Na progu swojej publicznej działalności Jezus pokonuje pokusy Złego. W ten sposób pokazuje swoim uczniom, skąd brać odwagę i w jaki sposób walczyć ze złem. Jezus walczy z szatanem, posługując się słowem Bożym. W Jego słowach jest moc samego Boga. Jezus nie dyskutuje z szatanem, ale odpiera jego pokusy stanowczo, spokojnie i z godnością. Jest pewny, silny, odważny, ma w sobie wewnętrzny pokój, bo całkowicie ufa Ojcu. Wie, że ma za sobą moc Ojca i Ducha Świętego. W całym swoim życiu nie zmaga się z szatanem sam, ale w jedności z Ojcem, w mocy Ducha Świętego. Trzy Osoby Boskie, mówiąc żołnierskim językiem św. Ignacego Loyoli, stają razem po jednej stronie walki.
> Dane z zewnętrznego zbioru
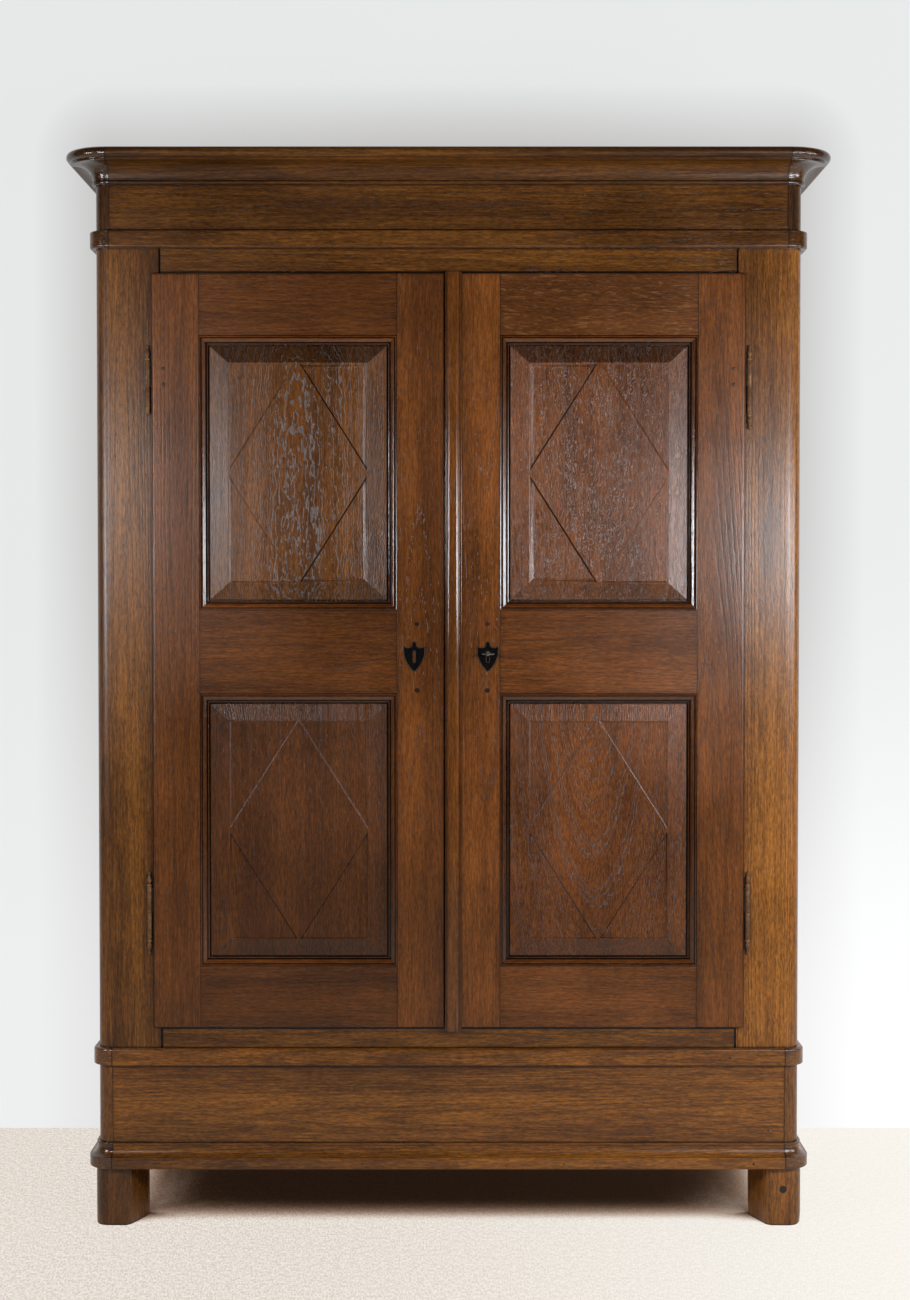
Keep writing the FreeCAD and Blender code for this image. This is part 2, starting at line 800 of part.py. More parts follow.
# The key passes through the meeting stile and the middle rail's tenon in it.
key_hole = rod("key_hole", s.right_shield_across, door_front - 1, key_z, 5, s.door_thickness + 2, (0, 1, 0))
key_slot = board("key_slot", (s.right_shield_across - 2.6, s.right_shield_across + 2.6),
                 (door_front - 1, door_back + 1), (key_z - 17, key_z))
plain_rails = group("rails", rails)
node(cut("right_rails", plain_rails, [key_hole, key_slot]))
node(mirror(plain_rails, "left_rails"))


def stile(label, xs, extra_cutters, lip_side=None):
    """A stile with rounded lip edges, its rebate, grooves and mortises."""
    bare = block(f"{label}_bare", xs, (door_front, door_back), (s.door_bottom, door_top))
    dress(bare, "Fillet", "Radius", s.lip_round,
          lambda box: near(box.YMax, door_front)
          and (near(box.ZMin, s.door_height) or near(box.ZMax, 0)))
    if lip_side is not None:
        dress(bare, "Fillet", "Radius", s.lip_round,
              lambda box: near(box.YMax, door_front) and near(box.XMin, lip_side)
              and near(box.XMax, lip_side))
    return cut(label, bare, cutters + tenons + extra_cutters)


door_leaves = [door_leaf(level) for level in hinge_levels()]
node(stile("right_hinge_stile", (panel_right, s.door_half_width), door_leaves, s.door_half_width))
node(mirror(nodes[-1], "left_hinge_stile"))

# The doors meet to the left of the middle, where the cover strip begins.
node(stile("right_meeting_stile", (-s.meeting_edge, s.panel_edge), [key_hole, key_slot]))
left_meeting = stile("left_meeting_stile_mirrored", (s.meeting_edge + s.meeting_gap, s.panel_edge), [])
node(mirror(left_meeting, "left_meeting_stile"))


def cover_strip():
    """A half-round bead between two fillets, over the meeting of the doors."""
    left = -s.meeting_edge
    right = left + s.strip_width
    bead_left = left + s.strip_fillet
    bead_right = right - s.strip_fillet
    base = door_front - s.strip_base
    body = new_body("cover_strip", 0, 0, s.strip_bottom)
    sketch = new_sketch(body, "XY")
    outline(sketch, [(left, door_front), (left, base), (bead_left, base),
                     (bead_left, base - 0.6, (s.strip_width / 2 - s.strip_fillet) * 1.02),
                     (bead_right, base - 0.6), (bead_right, base), (right, base),
                     (right, door_front)])
    return pad(body, sketch, s.strip_top - s.strip_bottom)


node(cover_strip())


# --- escutcheons, lock and key ----------------------------------------------------------------

def shield(label, centre_x, keyhole):
    """A small iron shield: pointed foot, curved sides, two horns and a knop between them."""
    body = new_body(label, centre_x, door_front, s.shield_centre)
    sketch = new_sketch(body, "XZ")
    outline(sketch, [(0, -30, 62), (20.4, 5), (21, 20.5), (17, 18.6, -9.5), (5, 20.5),
                     (3.4, 27), (1.6, 29.6), (-1.6, 29.6), (-3.4, 27), (-5, 20.5, -9.5),
                     (-17, 18.6), (-21, 20.5), (-20.4, 5, 62)])
    pad(body, sketch, s.shield_thickness)
    hole = new_sketch(body, "XZ", s.shield_thickness)
    outline(hole, keyhole)
    return pocket(body, hole, s.shield_thickness + 1)


narrow_slot = [(-2.2, -10), (0, -12.2), (2.2, -10), (2.2, 9.5), (0, 11.5), (-2.2, 9.5)]
open_slot = [(-3, -10), (0, -11.5), (3, -10), (3, s.key_rise - 3.8, 4.9),
             (0, s.key_rise + 4.9, 4.9), (-3, s.key_rise - 3.8)]
node(shield("left_escutcheon", -s.left_shield_across, narrow_slot))
node(shield("right_escutcheon", s.right_shield_across, open_slot))

lock_left = s.meeting_edge - 10.8
lock_right = s.right_shield_across + 24
lock_back = door_back + s.lock_depth
bolt_front = door_back + 3.5
bolt_low = key_z + 14.5


def lock_case():
    """The iron box lock on the back of the right door, hollow for the bit and the bolt."""
    case = board("lock_case_block", (lock_left, lock_right), (door_back, lock_back),
                 (key_z - 24, key_z + 34))
    chamber = board("bit_chamber", (s.right_shield_across - 14, s.right_shield_across + 14),
                    (door_back - 1, lock_back - 2), (key_z - 14, key_z + 14))
    bolt_way = board("bolt_way", (lock_left - 1, lock_right - 3),
                     (bolt_front - 0.3, bolt_front + s.lock_bolt_thickness + 0.3),
                     (bolt_low - 0.3, bolt_low + s.lock_bolt_height + 0.3))
    return cut("lock_case", case, [chamber, bolt_way])


node(lock_case())
node(board("lock_bolt", (lock_left, lock_left + 74), (bolt_front, bolt_front + s.lock_bolt_thickness),
           (bolt_low, bolt_low + s.lock_bolt_height)))
node(board("strike_plate", (-s.meeting_edge - s.meeting_gap - 27, -s.meeting_edge - s.meeting_gap - 1),
           (door_back, door_back + 1.5), (key_z - 12, key_z + 36)))


def key():
    """Shank, collar, a flat oval bow seen on edge and a flat bit."""
    shank = rod("key_shank", s.right_shield_across, door_front - 13.5, key_z, 2.8,
                s.door_thickness + s.lock_depth + 8, (0, 1, 0))
    collar = rod("key_collar", s.right_shield_across, door_front - 12, key_z, 4.2, 3, (0, 1, 0))
    bow = new_body("key_bow", s.right_shield_across, door_front - 23, key_z)
    ring = new_sketch(bow, "XY")
    outline(ring, [(-13, 0, 9), (0, -11, 9), (13, 0, 9), (0, 11, 9)])
    outline(ring, [(-8.5, 0, 5.5), (0, -6.5, 5.5), (8.5, 0, 5.5), (0, 6.5, 5.5)])
    pad(bow, ring, 3.6, both_ways=True)
    bit = board("key_bit", (s.right_shield_across, s.right_shield_across + 12.5),
                (door_back + 3, door_back + 14), (key_z - 1.4, key_z + 1.4))
    return fuse("key", [shank, collar, bow, bit])


node(key())


# --- sliding bolts on the back of the left door --------------------------------------------------

def slide_bolt(name, plate_low, bar_low, bar_high, knob_z):
    """A back plate with two staples, and a flat bar with a knob that slides in them."""
    centre = -(s.meeting_edge + s.meeting_gap + 42)
    half_bar = s.door_bolt_width / 2
    bar_front = door_back + 2.5
    bar_back = bar_front + s.door_bolt_thickness
    plate_high = plate_low + 150
    plate = board(f"{name}_plate", (centre - 20, centre + 20), (door_back, door_back + 2),
                  (plate_low, plate_high))
    pieces = [plate]
    for low in (plate_low + 8, plate_high - 18):
        staple = board("staple_block", (centre - half_bar - 4, centre + half_bar + 4),
                       (door_back + 2, bar_back + 3), (low, low + 10))
        way = board("staple_way", (centre - half_bar - 0.4, centre + half_bar + 0.4),
                    (door_back + 1.9, bar_back + 0.4), (low - 1, low + 11))
        pieces.append(cut("staple", staple, [way]))
    guide = fuse(f"{name}_guide", pieces)
    bar = board(f"{name}_bar", (centre - half_bar, centre + half_bar), (bar_front, bar_back),
                (bar_low, bar_high))
    knob = rod(f"{name}_knob", centre, bar_back - 1, knob_z, 6, 13, (0, 1, 0))
    node(fuse(name, [bar, knob]))
    return guide


guides = [slide_bolt("upper_bolt", 1700, 1690, upper_rail_bottom - 2.5, 1760),
          slide_bolt("lower_bolt", 420, lower_rail_top + 2.5, 590, 500)]
node(group("bolt_guides", guides))


# --- checks and files -------------------------------------------------------------------------

doc.recompute()
failed = [item.Label for item in doc.Objects if {"Invalid", "Error"} & set(item.State)]
bad_shapes = [item.Label for item in nodes if item.Shape.isNull() or not item.Shape.isValid()]
if failed or bad_shapes:
    raise RuntimeError(f"failed: {failed}; bad shapes: {bad_shapes}")
os.makedirs("parts", exist_ok=True)
for item in nodes:
    item.Shape.exportStep(f"parts/{item.Label}.step")
print(f"{len(nodes)} nodes written")
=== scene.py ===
import bmesh
import bpy
import math
import random
from mathutils import Matrix, Vector, noise


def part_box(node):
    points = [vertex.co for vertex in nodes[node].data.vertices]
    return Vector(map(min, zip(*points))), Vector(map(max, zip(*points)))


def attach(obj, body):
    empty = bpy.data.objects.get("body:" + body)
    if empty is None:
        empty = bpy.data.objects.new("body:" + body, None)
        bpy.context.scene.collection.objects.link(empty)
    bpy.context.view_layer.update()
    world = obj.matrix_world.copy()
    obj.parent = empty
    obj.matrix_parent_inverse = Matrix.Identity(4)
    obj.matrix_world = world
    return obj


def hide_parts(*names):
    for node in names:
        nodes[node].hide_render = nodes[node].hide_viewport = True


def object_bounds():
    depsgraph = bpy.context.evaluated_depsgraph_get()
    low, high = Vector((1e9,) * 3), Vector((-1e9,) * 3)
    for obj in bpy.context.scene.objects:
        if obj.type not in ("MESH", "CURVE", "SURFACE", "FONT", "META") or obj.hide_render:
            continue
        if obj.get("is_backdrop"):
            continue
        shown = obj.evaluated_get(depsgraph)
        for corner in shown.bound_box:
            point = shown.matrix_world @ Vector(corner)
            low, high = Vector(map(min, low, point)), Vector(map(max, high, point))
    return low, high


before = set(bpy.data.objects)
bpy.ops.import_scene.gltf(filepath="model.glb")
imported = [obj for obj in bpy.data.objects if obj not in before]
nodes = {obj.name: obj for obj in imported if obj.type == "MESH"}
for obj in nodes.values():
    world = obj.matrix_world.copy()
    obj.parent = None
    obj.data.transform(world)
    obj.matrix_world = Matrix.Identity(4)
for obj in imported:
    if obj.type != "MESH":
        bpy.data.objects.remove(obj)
cad_low, cad_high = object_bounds()
scene = bpy.context.scene
SIDES = (("left", -1), ("right", 1))


# --- Room -----------------------------------------------------------------------------------
# A pale painted wall close behind, a cut-pile carpet in a warm white, and soft lamps to each
# side of the viewer a little above the locks. Nothing here is part of the cupboard.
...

Czy potrafię wytrzymać pustkę, milczenie, samotność? Co jest dla mnie największą pokusą? W czym najczęściej poddaję się podszeptom złego ducha? Co stanowi moją „piętę Achillesową”? Co jest moim „chlebem”, moim pokarmem, czym żywię się na co dzień? Kto lub co jest moim bożkiem, idolem? Komu służę? W jaki sposób przeżywam moje życie? Czego w nim nie akceptuję? Co najboleśniej przeżywam? W czym wyraża się moja duchowa pycha? Czy towarzyszy mi świadomość, że moje życie toczy się w codziennym dramacie walki dobra ze złem? W jaki sposób walczę z pokusami, ze złem? Czy nie podejmuję samotnej walki i nie zapominam o swojej słabości, inteligencji szatana i mocy Boga?